+++ Dataset excerpt +++

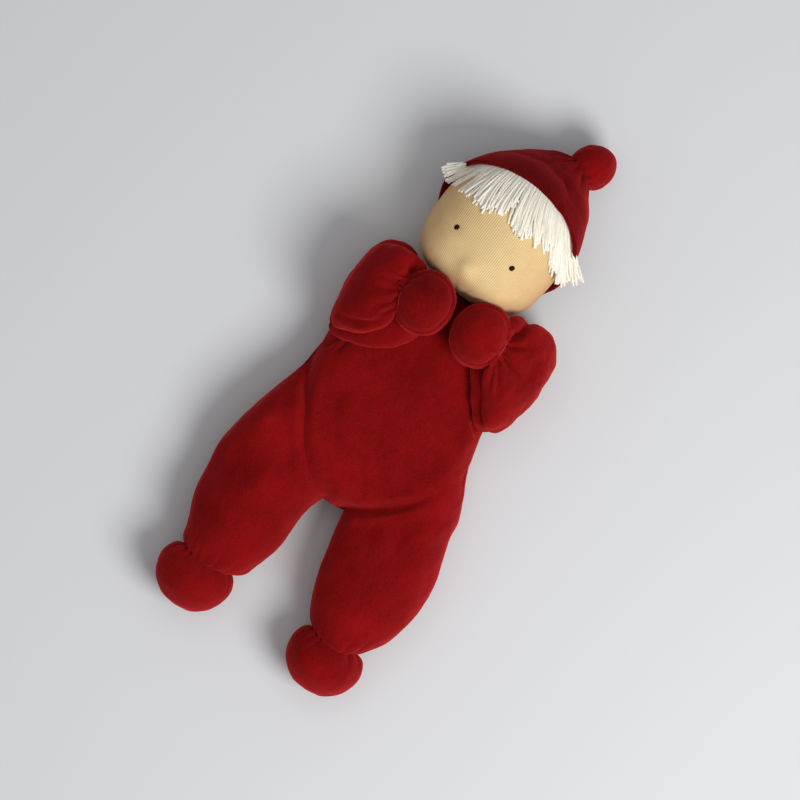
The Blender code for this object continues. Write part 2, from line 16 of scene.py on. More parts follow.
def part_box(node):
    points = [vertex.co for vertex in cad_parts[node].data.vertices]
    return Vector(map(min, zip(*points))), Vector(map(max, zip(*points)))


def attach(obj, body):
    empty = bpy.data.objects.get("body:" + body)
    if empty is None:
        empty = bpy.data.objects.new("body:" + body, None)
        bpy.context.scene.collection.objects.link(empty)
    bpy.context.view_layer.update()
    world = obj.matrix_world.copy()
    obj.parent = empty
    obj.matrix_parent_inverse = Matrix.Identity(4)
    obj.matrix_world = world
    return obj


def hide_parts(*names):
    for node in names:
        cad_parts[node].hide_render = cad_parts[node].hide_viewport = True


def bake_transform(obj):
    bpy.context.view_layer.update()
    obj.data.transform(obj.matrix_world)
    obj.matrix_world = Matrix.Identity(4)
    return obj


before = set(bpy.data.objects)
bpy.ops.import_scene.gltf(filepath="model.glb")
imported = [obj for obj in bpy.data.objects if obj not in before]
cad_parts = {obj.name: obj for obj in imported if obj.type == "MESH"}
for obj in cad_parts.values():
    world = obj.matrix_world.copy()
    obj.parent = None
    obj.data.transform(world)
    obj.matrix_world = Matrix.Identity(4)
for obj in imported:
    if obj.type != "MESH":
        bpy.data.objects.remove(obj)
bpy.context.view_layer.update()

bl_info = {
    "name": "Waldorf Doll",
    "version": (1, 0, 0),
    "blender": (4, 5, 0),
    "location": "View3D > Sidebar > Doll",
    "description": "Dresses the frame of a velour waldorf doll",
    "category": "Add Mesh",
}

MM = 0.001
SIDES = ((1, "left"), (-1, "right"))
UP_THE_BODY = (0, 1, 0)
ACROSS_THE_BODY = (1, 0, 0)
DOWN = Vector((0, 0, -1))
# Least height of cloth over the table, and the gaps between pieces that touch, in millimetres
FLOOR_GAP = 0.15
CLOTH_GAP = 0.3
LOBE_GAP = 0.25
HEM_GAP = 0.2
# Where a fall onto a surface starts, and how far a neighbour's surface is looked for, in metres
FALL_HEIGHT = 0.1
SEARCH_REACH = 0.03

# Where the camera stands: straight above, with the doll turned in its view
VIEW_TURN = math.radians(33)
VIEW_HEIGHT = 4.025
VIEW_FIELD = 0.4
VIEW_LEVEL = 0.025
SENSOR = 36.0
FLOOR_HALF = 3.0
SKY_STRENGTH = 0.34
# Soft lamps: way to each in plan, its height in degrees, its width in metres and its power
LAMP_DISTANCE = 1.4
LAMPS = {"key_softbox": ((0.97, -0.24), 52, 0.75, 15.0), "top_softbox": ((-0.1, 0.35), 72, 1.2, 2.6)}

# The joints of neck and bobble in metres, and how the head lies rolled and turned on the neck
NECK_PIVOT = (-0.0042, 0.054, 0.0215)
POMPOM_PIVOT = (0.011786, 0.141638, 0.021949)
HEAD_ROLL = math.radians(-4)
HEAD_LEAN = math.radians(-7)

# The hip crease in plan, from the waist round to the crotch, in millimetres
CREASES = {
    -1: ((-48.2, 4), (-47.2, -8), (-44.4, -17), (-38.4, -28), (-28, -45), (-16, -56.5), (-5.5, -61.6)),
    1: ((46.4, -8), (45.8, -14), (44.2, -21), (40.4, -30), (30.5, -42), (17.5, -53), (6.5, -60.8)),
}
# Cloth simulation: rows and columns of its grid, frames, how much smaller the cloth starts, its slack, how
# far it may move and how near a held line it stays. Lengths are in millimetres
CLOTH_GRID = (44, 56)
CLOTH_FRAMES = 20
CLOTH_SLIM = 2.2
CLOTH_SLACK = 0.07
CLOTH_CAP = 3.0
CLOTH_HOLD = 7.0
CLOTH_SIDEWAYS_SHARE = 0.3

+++

The problem
Copy out the whole listing exactly.

Full output
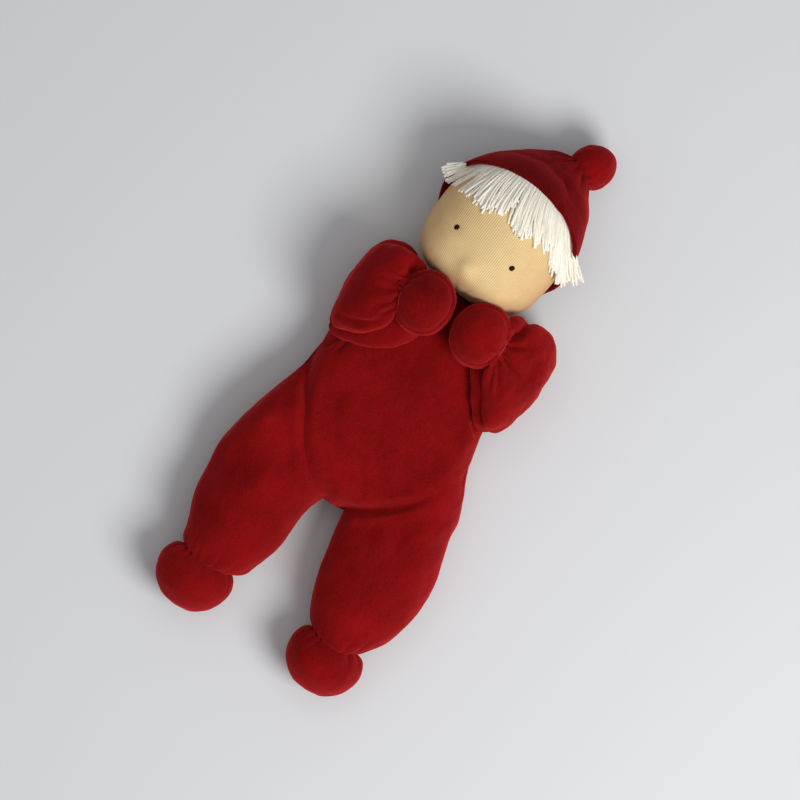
The Blender code for this object continues. Write part 2, from line 16 of scene.py on. More parts follow.
def part_box(node):
    points = [vertex.co for vertex in cad_parts[node].data.vertices]
    return Vector(map(min, zip(*points))), Vector(map(max, zip(*points)))


def attach(obj, body):
    empty = bpy.data.objects.get("body:" + body)
    if empty is None:
        empty = bpy.data.objects.new("body:" + body, None)
        bpy.context.scene.collection.objects.link(empty)
    bpy.context.view_layer.update()
    world = obj.matrix_world.copy()
    obj.parent = empty
    obj.matrix_parent_inverse = Matrix.Identity(4)
    obj.matrix_world = world
    return obj


def hide_parts(*names):
    for node in names:
        cad_parts[node].hide_render = cad_parts[node].hide_viewport = True


def bake_transform(obj):
    bpy.context.view_layer.update()
    obj.data.transform(obj.matrix_world)
    obj.matrix_world = Matrix.Identity(4)
    return obj


before = set(bpy.data.objects)
bpy.ops.import_scene.gltf(filepath="model.glb")
imported = [obj for obj in bpy.data.objects if obj not in before]
cad_parts = {obj.name: obj for obj in imported if obj.type == "MESH"}
for obj in cad_parts.values():
    world = obj.matrix_world.copy()
    obj.parent = None
    obj.data.transform(world)
    obj.matrix_world = Matrix.Identity(4)
for obj in imported:
    if obj.type != "MESH":
        bpy.data.objects.remove(obj)
bpy.context.view_layer.update()

bl_info = {
    "name": "Waldorf Doll",
    "version": (1, 0, 0),
    "blender": (4, 5, 0),
    "location": "View3D > Sidebar > Doll",
    "description": "Dresses the frame of a velour waldorf doll",
    "category": "Add Mesh",
}

MM = 0.001
SIDES = ((1, "left"), (-1, "right"))
UP_THE_BODY = (0, 1, 0)
ACROSS_THE_BODY = (1, 0, 0)
DOWN = Vector((0, 0, -1))
# Least height of cloth over the table, and the gaps between pieces that touch, in millimetres
FLOOR_GAP = 0.15
CLOTH_GAP = 0.3
LOBE_GAP = 0.25
HEM_GAP = 0.2
# Where a fall onto a surface starts, and how far a neighbour's surface is looked for, in metres
FALL_HEIGHT = 0.1
SEARCH_REACH = 0.03

# Where the camera stands: straight above, with the doll turned in its view
VIEW_TURN = math.radians(33)
VIEW_HEIGHT = 4.025
VIEW_FIELD = 0.4
VIEW_LEVEL = 0.025
SENSOR = 36.0
FLOOR_HALF = 3.0
SKY_STRENGTH = 0.34
# Soft lamps: way to each in plan, its height in degrees, its width in metres and its power
LAMP_DISTANCE = 1.4
LAMPS = {"key_softbox": ((0.97, -0.24), 52, 0.75, 15.0), "top_softbox": ((-0.1, 0.35), 72, 1.2, 2.6)}

# The joints of neck and bobble in metres, and how the head lies rolled and turned on the neck
NECK_PIVOT = (-0.0042, 0.054, 0.0215)
POMPOM_PIVOT = (0.011786, 0.141638, 0.021949)
HEAD_ROLL = math.radians(-4)
HEAD_LEAN = math.radians(-7)

# The hip crease in plan, from the waist round to the crotch, in millimetres
CREASES = {
    -1: ((-48.2, 4), (-47.2, -8), (-44.4, -17), (-38.4, -28), (-28, -45), (-16, -56.5), (-5.5, -61.6)),
    1: ((46.4, -8), (45.8, -14), (44.2, -21), (40.4, -30), (30.5, -42), (17.5, -53), (6.5, -60.8)),
}
# Cloth simulation: rows and columns of its grid, frames, how much smaller the cloth starts, its slack, how
# far it may move and how near a held line it stays. Lengths are in millimetres
CLOTH_GRID = (44, 56)
CLOTH_FRAMES = 20
CLOTH_SLIM = 2.2
CLOTH_SLACK = 0.07
CLOTH_CAP = 3.0
CLOTH_HOLD = 7.0
CLOTH_SIDEWAYS_SHARE = 0.3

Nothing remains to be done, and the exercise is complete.